*Data:*
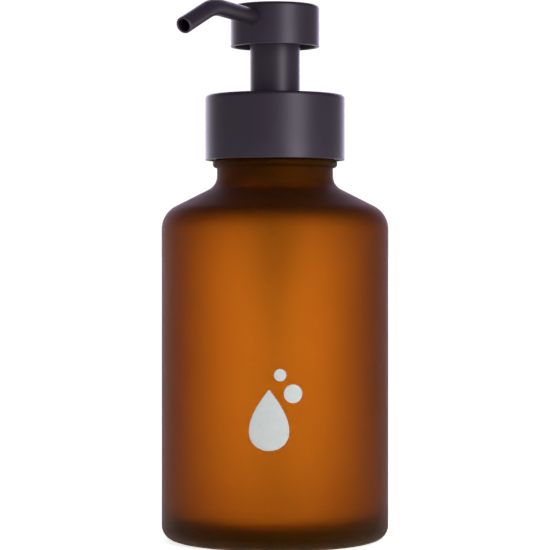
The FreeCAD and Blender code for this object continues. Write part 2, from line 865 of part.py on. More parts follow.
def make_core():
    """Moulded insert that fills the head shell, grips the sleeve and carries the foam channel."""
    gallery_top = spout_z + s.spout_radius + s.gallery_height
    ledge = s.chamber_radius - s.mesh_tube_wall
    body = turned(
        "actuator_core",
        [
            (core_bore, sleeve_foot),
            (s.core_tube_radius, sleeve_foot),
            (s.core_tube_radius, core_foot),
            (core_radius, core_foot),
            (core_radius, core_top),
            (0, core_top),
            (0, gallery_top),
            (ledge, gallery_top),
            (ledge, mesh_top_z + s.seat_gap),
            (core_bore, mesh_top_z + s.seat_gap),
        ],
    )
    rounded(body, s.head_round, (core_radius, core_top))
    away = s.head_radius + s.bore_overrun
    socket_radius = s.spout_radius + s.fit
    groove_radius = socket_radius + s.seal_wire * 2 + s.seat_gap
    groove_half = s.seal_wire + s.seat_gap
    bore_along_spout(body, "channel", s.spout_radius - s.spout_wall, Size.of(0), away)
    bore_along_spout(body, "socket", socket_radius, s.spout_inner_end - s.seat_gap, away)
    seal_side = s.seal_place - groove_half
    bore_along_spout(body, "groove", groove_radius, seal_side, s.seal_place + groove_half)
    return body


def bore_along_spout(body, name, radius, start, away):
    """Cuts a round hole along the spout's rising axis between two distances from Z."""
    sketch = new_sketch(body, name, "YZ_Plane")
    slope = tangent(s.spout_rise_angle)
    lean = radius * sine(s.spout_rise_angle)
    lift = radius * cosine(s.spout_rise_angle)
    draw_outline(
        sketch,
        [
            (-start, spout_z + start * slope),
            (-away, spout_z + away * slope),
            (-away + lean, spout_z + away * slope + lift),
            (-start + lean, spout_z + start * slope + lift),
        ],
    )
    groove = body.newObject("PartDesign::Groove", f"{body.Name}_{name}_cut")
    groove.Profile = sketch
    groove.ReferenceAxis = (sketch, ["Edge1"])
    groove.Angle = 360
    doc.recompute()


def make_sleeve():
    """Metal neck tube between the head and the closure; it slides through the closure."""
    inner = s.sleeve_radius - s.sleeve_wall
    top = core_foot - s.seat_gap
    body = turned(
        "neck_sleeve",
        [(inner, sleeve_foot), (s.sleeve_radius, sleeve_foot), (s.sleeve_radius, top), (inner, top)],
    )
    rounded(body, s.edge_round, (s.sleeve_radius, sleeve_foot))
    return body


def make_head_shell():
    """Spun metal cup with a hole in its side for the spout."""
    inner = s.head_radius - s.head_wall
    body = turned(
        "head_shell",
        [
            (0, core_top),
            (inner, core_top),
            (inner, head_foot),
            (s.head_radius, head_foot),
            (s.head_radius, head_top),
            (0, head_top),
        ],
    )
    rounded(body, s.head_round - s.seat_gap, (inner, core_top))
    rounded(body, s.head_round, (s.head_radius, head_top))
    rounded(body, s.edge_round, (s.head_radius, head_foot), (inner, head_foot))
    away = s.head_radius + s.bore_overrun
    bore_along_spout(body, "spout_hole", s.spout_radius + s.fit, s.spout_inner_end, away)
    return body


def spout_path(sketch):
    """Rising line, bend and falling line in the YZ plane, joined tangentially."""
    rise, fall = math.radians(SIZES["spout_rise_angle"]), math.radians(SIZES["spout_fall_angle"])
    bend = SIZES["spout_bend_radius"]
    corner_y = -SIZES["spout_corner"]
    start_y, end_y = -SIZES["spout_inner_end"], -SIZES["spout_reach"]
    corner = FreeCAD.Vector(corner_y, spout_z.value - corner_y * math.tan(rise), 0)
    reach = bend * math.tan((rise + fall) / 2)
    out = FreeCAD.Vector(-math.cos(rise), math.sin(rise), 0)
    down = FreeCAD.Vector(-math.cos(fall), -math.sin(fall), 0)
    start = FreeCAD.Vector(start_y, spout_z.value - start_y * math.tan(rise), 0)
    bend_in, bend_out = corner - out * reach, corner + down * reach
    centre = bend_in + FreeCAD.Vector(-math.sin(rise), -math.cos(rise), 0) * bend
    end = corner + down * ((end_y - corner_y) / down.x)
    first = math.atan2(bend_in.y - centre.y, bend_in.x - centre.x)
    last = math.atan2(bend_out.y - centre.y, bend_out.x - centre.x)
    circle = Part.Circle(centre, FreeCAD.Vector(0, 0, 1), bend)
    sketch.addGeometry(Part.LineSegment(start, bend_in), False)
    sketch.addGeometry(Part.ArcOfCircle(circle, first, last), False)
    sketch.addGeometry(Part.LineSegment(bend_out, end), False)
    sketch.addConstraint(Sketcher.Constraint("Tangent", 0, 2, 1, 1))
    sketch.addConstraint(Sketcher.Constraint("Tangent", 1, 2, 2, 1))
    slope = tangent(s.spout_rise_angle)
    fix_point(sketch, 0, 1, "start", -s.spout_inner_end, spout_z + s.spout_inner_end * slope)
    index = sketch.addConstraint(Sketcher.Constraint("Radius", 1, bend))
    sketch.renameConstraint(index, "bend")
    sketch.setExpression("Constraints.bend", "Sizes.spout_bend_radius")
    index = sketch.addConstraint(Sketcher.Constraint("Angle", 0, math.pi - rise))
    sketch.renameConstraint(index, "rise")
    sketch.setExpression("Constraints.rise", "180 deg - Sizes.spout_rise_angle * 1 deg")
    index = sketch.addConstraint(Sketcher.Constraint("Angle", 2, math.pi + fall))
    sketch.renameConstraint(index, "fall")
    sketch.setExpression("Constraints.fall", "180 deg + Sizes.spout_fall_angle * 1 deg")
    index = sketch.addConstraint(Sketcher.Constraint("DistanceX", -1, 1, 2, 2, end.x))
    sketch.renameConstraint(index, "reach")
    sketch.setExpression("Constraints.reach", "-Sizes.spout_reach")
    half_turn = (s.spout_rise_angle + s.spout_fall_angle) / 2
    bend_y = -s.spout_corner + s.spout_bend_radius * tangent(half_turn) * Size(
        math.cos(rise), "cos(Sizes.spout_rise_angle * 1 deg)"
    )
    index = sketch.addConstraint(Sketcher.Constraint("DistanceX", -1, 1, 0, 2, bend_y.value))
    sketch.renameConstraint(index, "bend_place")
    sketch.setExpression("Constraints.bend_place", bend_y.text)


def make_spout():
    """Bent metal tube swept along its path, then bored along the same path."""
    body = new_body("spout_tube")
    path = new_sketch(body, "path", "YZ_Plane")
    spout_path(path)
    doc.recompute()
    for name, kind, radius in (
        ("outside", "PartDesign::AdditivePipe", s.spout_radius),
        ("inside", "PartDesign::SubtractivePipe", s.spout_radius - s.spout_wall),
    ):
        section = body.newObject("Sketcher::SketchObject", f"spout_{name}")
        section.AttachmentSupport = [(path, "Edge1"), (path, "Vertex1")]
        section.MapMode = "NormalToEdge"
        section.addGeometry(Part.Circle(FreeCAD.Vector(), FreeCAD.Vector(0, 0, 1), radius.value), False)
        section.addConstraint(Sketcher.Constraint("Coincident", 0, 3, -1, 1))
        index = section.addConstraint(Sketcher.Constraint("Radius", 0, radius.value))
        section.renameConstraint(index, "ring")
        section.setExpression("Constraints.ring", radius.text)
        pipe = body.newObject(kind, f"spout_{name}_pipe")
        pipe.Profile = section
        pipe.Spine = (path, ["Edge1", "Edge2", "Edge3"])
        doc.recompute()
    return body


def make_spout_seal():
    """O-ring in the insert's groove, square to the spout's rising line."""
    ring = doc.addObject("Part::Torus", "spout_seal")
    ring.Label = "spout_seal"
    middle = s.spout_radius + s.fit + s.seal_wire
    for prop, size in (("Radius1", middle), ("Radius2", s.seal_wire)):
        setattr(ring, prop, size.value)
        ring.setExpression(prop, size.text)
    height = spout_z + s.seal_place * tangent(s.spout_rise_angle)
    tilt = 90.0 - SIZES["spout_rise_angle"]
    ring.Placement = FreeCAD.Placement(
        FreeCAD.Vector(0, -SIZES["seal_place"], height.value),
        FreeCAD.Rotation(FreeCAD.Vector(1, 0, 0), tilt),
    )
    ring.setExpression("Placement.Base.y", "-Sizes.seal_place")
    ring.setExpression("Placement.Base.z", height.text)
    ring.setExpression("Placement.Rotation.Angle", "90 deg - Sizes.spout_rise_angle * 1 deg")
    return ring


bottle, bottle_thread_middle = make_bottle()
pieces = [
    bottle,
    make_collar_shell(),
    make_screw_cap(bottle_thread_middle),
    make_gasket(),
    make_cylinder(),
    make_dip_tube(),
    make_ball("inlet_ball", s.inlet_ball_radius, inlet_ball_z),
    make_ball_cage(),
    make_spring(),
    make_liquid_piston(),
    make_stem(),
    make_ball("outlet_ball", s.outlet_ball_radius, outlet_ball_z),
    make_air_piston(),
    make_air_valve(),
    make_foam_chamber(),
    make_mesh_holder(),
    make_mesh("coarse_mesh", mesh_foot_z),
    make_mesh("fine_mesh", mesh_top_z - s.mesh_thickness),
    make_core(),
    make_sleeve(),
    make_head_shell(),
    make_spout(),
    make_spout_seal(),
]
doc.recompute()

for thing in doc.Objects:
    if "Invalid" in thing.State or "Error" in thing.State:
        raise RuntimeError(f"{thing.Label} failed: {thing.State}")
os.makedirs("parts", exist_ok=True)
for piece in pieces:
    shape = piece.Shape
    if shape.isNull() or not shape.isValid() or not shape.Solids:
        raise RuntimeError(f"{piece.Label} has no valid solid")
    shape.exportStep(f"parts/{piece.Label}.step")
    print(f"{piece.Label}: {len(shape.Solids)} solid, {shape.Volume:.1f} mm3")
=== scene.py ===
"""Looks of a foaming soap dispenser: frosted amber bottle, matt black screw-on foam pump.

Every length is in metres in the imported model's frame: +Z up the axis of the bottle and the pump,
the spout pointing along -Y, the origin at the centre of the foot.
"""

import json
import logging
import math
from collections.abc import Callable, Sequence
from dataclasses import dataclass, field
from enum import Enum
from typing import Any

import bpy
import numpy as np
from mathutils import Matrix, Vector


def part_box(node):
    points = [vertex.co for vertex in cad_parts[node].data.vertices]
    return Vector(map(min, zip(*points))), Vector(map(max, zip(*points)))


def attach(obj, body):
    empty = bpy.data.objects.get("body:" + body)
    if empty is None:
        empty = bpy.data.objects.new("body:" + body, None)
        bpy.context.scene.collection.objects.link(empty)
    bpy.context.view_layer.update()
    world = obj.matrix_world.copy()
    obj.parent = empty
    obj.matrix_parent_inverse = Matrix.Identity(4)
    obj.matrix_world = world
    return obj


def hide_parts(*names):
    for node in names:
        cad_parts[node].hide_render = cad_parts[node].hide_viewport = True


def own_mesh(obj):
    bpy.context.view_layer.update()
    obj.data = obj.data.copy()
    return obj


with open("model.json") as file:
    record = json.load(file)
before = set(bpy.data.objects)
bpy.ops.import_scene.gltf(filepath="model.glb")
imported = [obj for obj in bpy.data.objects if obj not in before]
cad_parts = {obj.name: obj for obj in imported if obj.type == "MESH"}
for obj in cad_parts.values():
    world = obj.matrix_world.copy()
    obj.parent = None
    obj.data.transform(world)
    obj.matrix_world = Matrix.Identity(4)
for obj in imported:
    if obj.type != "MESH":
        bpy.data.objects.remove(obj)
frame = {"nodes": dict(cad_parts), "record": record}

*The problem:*
Begin with the line containing "for thing in", end with the line containing "from mathutils import Matrix, Vector", and transcribe exactly every line in that span, with nothing added.

*Expected answer:*
for thing in doc.Objects:
    if "Invalid" in thing.State or "Error" in thing.State:
        raise RuntimeError(f"{thing.Label} failed: {thing.State}")
os.makedirs("parts", exist_ok=True)
for piece in pieces:
    shape = piece.Shape
    if shape.isNull() or not shape.isValid() or not shape.Solids:
        raise RuntimeError(f"{piece.Label} has no valid solid")
    shape.exportStep(f"parts/{piece.Label}.step")
    print(f"{piece.Label}: {len(shape.Solids)} solid, {shape.Volume:.1f} mm3")
=== scene.py ===
"""Looks of a foaming soap dispenser: frosted amber bottle, matt black screw-on foam pump.

Every length is in metres in the imported model's frame: +Z up the axis of the bottle and the pump,
the spout pointing along -Y, the origin at the centre of the foot.
"""

import json
import logging
import math
from collections.abc import Callable, Sequence
from dataclasses import dataclass, field
from enum import Enum
from typing import Any

import bpy
import numpy as np
from mathutils import Matrix, Vector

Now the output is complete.